In general, when an object is constructed first its fileds's constructors are invoked and then the constructor for the object is executed. For every successfully executed constructor there must be a destructor called. The destructors are called in reverse order. If a constructor fails then there's no destructor called but if during construction of an object some or all of its fields are constructed then they will be destroyed.
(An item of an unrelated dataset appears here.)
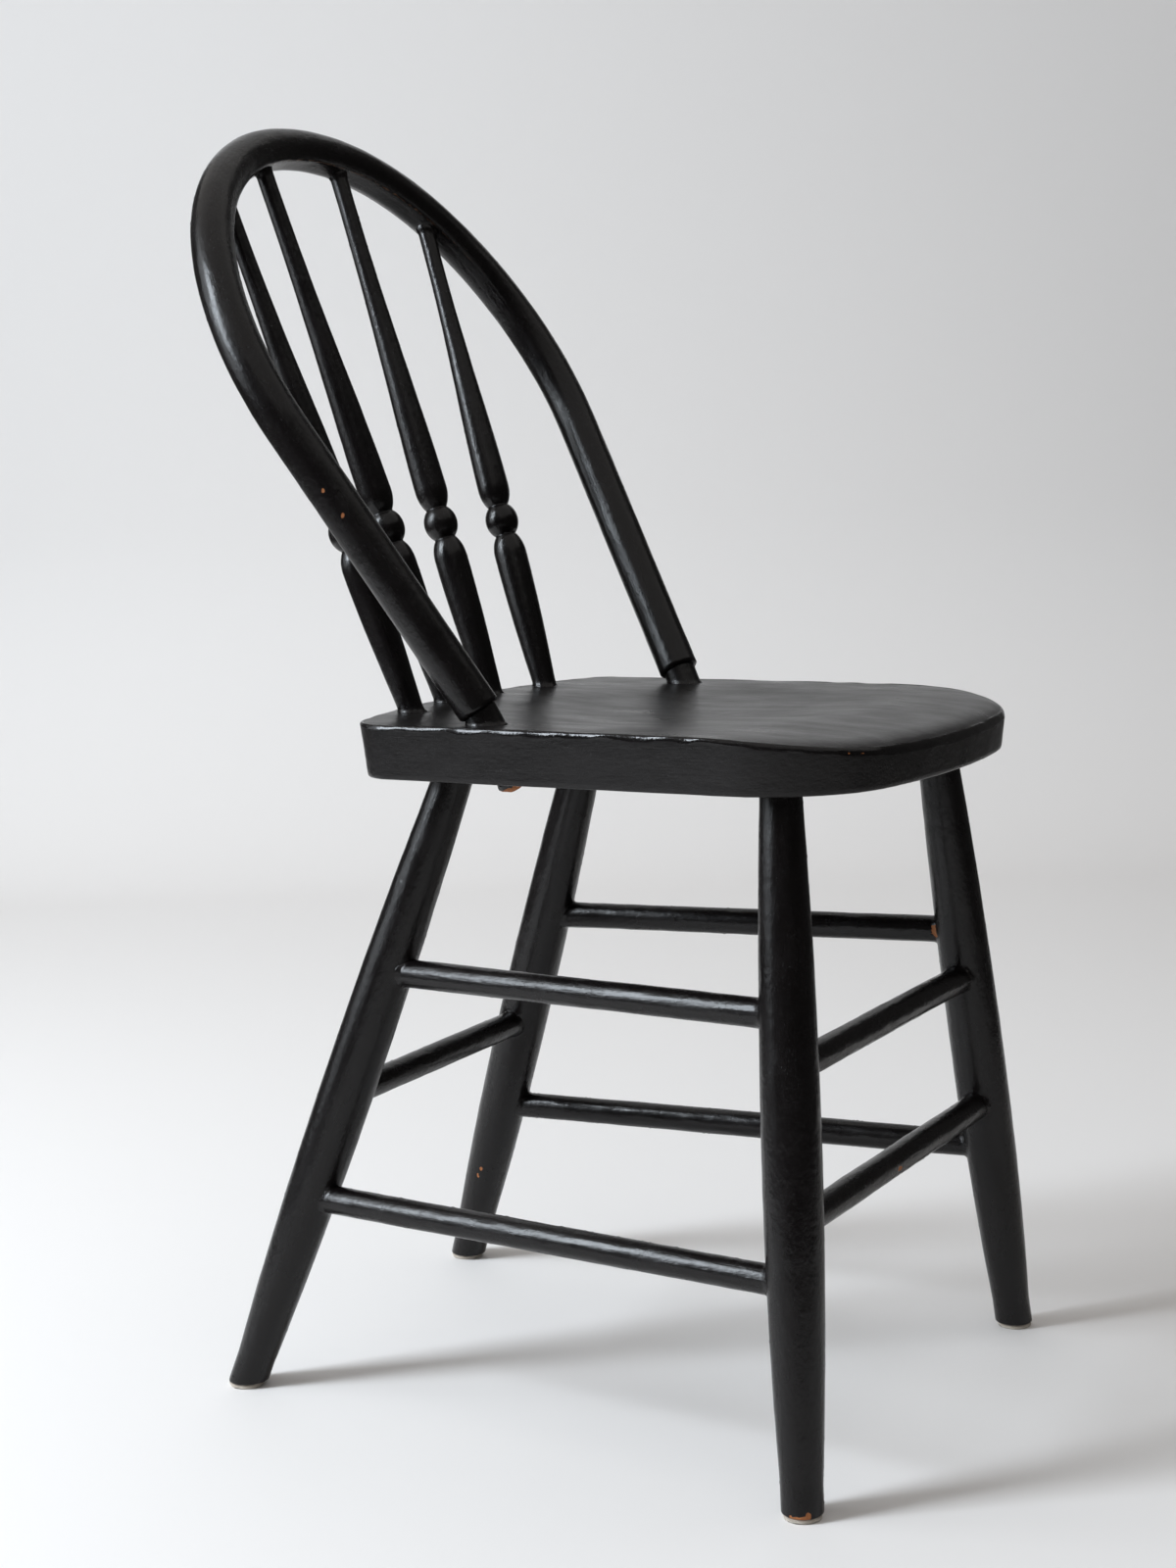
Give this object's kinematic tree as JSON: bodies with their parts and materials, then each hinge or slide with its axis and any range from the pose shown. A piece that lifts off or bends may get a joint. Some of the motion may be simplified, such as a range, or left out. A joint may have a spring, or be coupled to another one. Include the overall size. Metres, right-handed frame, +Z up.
{
  "type": "bow-back side chair",
  "caption": "Plank-seat side chair with raked turned legs, plain stretchers, a bent bow and turned back spindles under old black paint.",
  "frame": {"origin": "on the floor, under the middle of the chair's box", "axes": "+Z up, -Y towards the front of the seat, +X towards the sitter's left"},
  "size_m": [0.389, 0.4852, 0.8255],
  "materials": {
    "black_paint": "old semi-gloss black brush paint over wood, chipped and worn at corners",
    "felt": "flattened wool felt, browned at the edge"
  },
  "bodies": {
    "root": {"seat": "black_paint", "bow": "black_paint", "spindle_right_outer": "black_paint", "spindle_right_inner": "black_paint", "spindle_left_inner": "black_paint", "spindle_left_outer": "black_paint", "leg_front_right": "black_paint", "leg_front_left": "black_paint", "leg_rear_right": "black_paint", "leg_rear_left": "black_paint", "stretcher_side_upper_right": "black_paint", "stretcher_side_upper_left": "black_paint", "stretcher_side_lower_right": "black_paint", "stretcher_side_lower_left": "black_paint", "stretcher_front_upper": "black_paint", "stretcher_front_lower": "black_paint", "stretcher_rear": "black_paint", "pad_front_right": "felt", "pad_front_left": "felt", "pad_rear_right": "felt", "pad_rear_left": "felt"}
  },
  "joints": []
}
Coming back to the example, in the main function I create an object of class B. The object contains a member of class A. When the b object is created, first it's fields (in this case it's the member called a) are constructed - this is the first line of the output. Then the constructor of the b object begins execution (second line of output). The B's constructor throws an exception. Since the contructor of b's field (that is constructor of a) has already been successfully executed, a's destructor must be called - thrid line of output. Now, the b's constructor has not successfully finished its execution so the destructor is not going to be called for b. The last line of output is the effect of exception handling code in the main function.

In this example you can see that when a constructor succeeds then some time later a corresponding destructor is called. However if a constructor fails no destructor for the object will be called.

Successfully executed constructors and destructors are always paired. It's a very general rule and it's valid also for base classes (if any), objects allocated in arrays, objects allocated on stack etc. - even very weird and complicated cases are always handled this way.